Great run, Darrell. I'd strongly agree with the assessment that the 16 on that type of trail was a 20 miler on asphalt. Your legs paid a similar price.

You are so set for Seafair!! And how cool to do it with The Amazing Hip and all your other bands of runners!

Donald said...

That's exactly what you want the last long run to feel like - like you are at the absolute bottom of the tank, completely worn out. Then you let the rebuilding happen.

Nice work.

jeff said...

yeah, i'm with donald. you've completely spent yourself getting to this point, now just relax and maintain your fitness. you are going to CRUSH seafair.

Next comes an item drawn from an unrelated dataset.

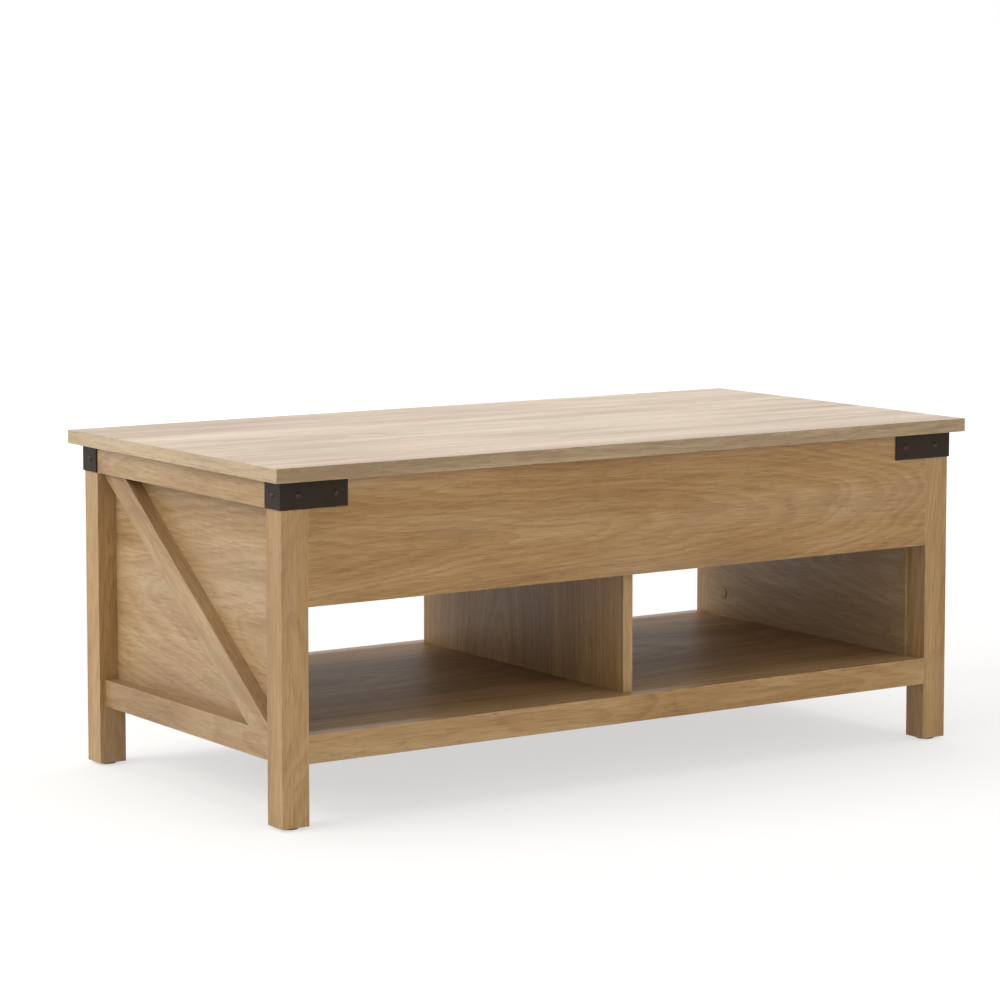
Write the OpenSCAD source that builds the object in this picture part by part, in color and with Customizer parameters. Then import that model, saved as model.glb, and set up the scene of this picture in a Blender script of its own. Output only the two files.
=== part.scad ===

and an aside, darrell was super strong on the whole run. even tired he was still running upright. and those last four miles out of the canyon...they were beyond brutal. i can't remember having a run that challenged me like that. so, for darrell to hang on through that says quite a bit about not only his fitness level, but his mental fortitude.

folks, this here is one guy you want to watch on race day. he's going to be amazing.

Rae said...

Great job!!! It's so fun when blogging friends and real world friends can unite. Enjoy the taper, I can't wait until Seafair!

Kel said...

Nice going! Off-road and hills are always so much harder than the flat road, so well done! Seems like you are on for a great marathon!